Nonetheless, an independent law of International trusts is to many minds the greatest achievement so far in the development of international law outside human rights law.
It remains the case that these are limitations with respect to the use of off-shore trusts and reflecting that they are more demanding than companies. This is because companies have no conscience, are essentially amoral creatures of statute and cannot be put in prison. Trusts on the other hand are a bundle of personal duties and powers imposed on and exercised by individuals with various degrees of discretion and recalling that it is trustees that own property and not entities called ‘trusts’.
Therefore, trusts compared with companies place much heavier obligations on trustees who can be personally liable, when compared to the obligations placed on directors and the trustees range of legitimate discretion means that there is greater room for disagreement and disputes between settlors, trustees and beneficiaries on how trustees exercise their independent powers and therefore perhaps creating a greater potential for such disagreement and litigation.
It is also the case that the Hague Convention does not displace local procedural law and the application of which may lead to different outcomes from what might be anticipated under international and its underlying English trust law. That divergence might also be conscious by the local jurisdiction in distinguishing itself from competing jurisdictions.
A RUSSIAN TRUST LAW?
There has of course been a debate in Russia about introducing its own form of the trust concept since the 1990’s and recently the Russian government is consulting again in this regard and presumably as a political solution to the practical issues arising from the natural competing interests following Russia’s controlled foreign companies’ legislation.

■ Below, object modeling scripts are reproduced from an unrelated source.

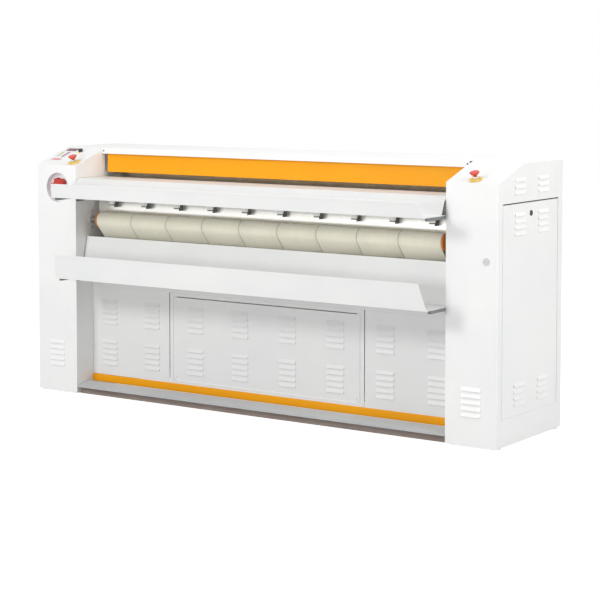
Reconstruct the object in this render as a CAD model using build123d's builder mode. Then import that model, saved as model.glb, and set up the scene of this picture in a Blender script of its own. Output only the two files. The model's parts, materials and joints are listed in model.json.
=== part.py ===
from build123d import *
import os
from math import acos, atan2, cos, degrees, hypot, pi, radians, sin, tan

# A flatwork ironer, in millimetres: +X to the right, +Y to the back, +Z up. The origin is on the
# floor, in the middle of the whole machine.

# ---- Driving dimensions: casing ----------------------------------------------------------------
opening_width = 2118        # clear width between the two columns
column_width = 254
column_depth = 611
top_height = 1227
front_height = top_height - 82      # top of a column's upright front
control_slope = 18.9        # degrees, the sloping control surface
floor_clearance = 6         # under the covers and side plates
sheet = 2                   # casing sheet
side_plate = 8              # structural plates that carry the rollers
seam = 0.5                  # between fixed casing pieces
door_gap = 2.5              # beside a door
door_seat_gap = 0.3         # below a side door, which stands on its lower edge
door_top_gap = 6
running_gap = 0.05          # round a shaft in its bearing
fit_gap = 0.1               # round a fixed pin in its hole
soft_gap = 0.3              # between cloth and what it wraps

door_bottom = 124           # the side door's opening
door_top = front_height - 90
door_front_margin = 42
door_back_margin = 45
door_return = 15            # folded edges of the side door
latch_lip = 20              # fold above the door that the lock grips
lock_drop = 53              # from the opening's top to the lock
lock_radius = 12.5
lock_body_radius = 10.5
lock_slot = (16, 3)
lock_cam_length = 68
lock_cam_width = 16

louver_width = 95
louver_height = 16
louver_depth = 6
louver_pitch = 28
side_louver_depths = (200, column_depth - 191)      # behind the columns' front
cover_side_louvers = top_height - 101       # the middle height of a group of louvers
door_louvers = (door_top - 93, door_bottom + 94)
cover_front_louvers = 198

# ---- Driving dimensions: top cover and guard -----------------------------------------------------
top_cover_setback = 205     # from the columns' front to the top cover's flange
top_flange_height = 29
cover_screw_inset = 9       # from the cover's ends
cover_screw_radius = 4
guard_setback = 225
guard_bottom = top_height - 122
guard_height = 100
guard_end_gap = 19
guard_rod_radius = 5

# ---- Driving dimensions: trays -------------------------------------------------------------------
cylinder_height = top_height - 295
tray_end_gap = 4            # between a tray's end and the column
feed_tray_height = cylinder_height + 66
feed_tray_reach = 208       # in front of the columns
feed_tray_bottom_reach = 183
feed_tray_lip_height = 69
feed_tray_bottom_depth = -35
feed_plate_foot_rise = 62   # the steep foot of the plate behind the tray
feed_plate_foot_depth = 26
feed_plate_height = cylinder_height + 150
feed_plate_top_depth = 22
feed_ledge_depth = 208
feed_tray_back_depth = 60
sheet_hem = 8               # folded edges of the feed plate and the apron
lip_hem = 10                # folded down over the front of a tray's lip
feed_tray_end_taper = 21
receiving_tray_height = cylinder_height - 334
receiving_tray_reach = 197
receiving_tray_bottom_reach = 156
receiving_tray_lip_height = 122
receiving_tray_end_taper = 24
apron_height = cylinder_height - 144
apron_top_depth = 81
apron_foot_depth = 38
foot_flange = 14            # where the feed plate and the apron stand on their trays
bracket_sheet = 3
tray_bracket_width = 30
tray_arm = (16, 14)         # width and height of the arms under the trays' ends
tray_arm_setback = 30       # behind the fold at a tray's front

# ---- Driving dimensions: lower front -------------------------------------------------------------
front_panel_setback = 125
kick_bottom = 50
kick_top = 88
front_panel_top = receiving_tray_height - 63
front_rail_height = 27
front_rail_depth = 40
front_louver_places = (138, 406, 676, 947)      # across, from the middle
front_louver_groups = (204, front_panel_top - 125)
kick_return = 10
surround_stile = 16
surround_width = 1126
service_door_width = 1080
service_door_bottom = 107
service_door_top = front_panel_top - 22
service_door_top_gap = 4
panel_screw_radius = 3
panel_screw_inset = 17
foot_bar_front_height = 44
foot_bar_pivot_depth = 80
foot_bar_pivot_height = 52
foot_bar_pivot_radius = 7
foot_bar_pin_radius = 5
foot_bar_lip = 10
foot_bar_sheet = 3
foot_bar_end_gap = 2.5
plinth_front = 30
plinth_depth = 19
plinth_height = 29

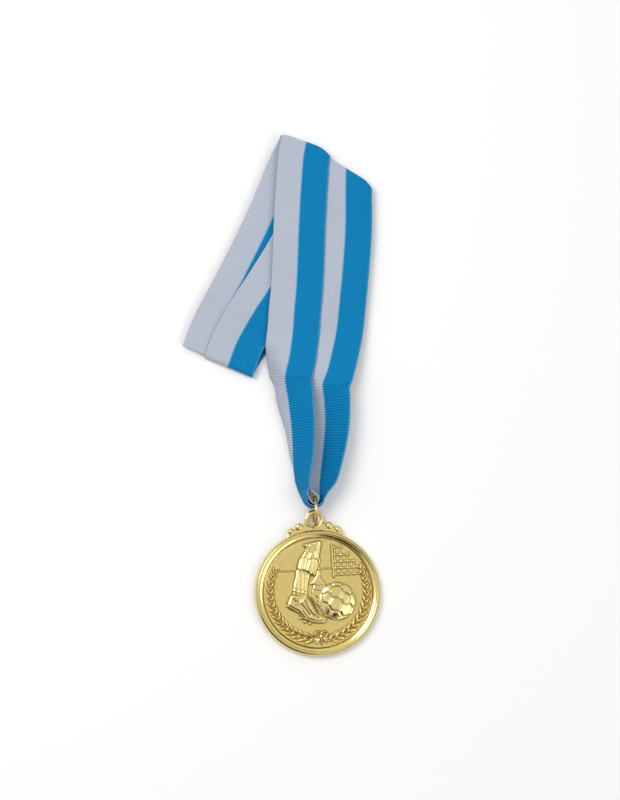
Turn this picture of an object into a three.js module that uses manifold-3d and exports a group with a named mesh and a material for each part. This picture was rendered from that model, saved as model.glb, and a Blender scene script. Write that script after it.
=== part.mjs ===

Is a Russian trust law a good idea? I can only say as an outsider that the practical consequences might be that the state in common with the experiences of other states, will be that it will not have the resources to police overseas arrangements and so those arrangements will be abused and there being a difficult period for trusts and their adventurous use when government catches up with them. Domestically, the obligations placed on trustees who are individuals may in practice be so onerous that the concept may be little used and so not provide the broader based answer to the requirements of a larger part of society, rather than a narrow part.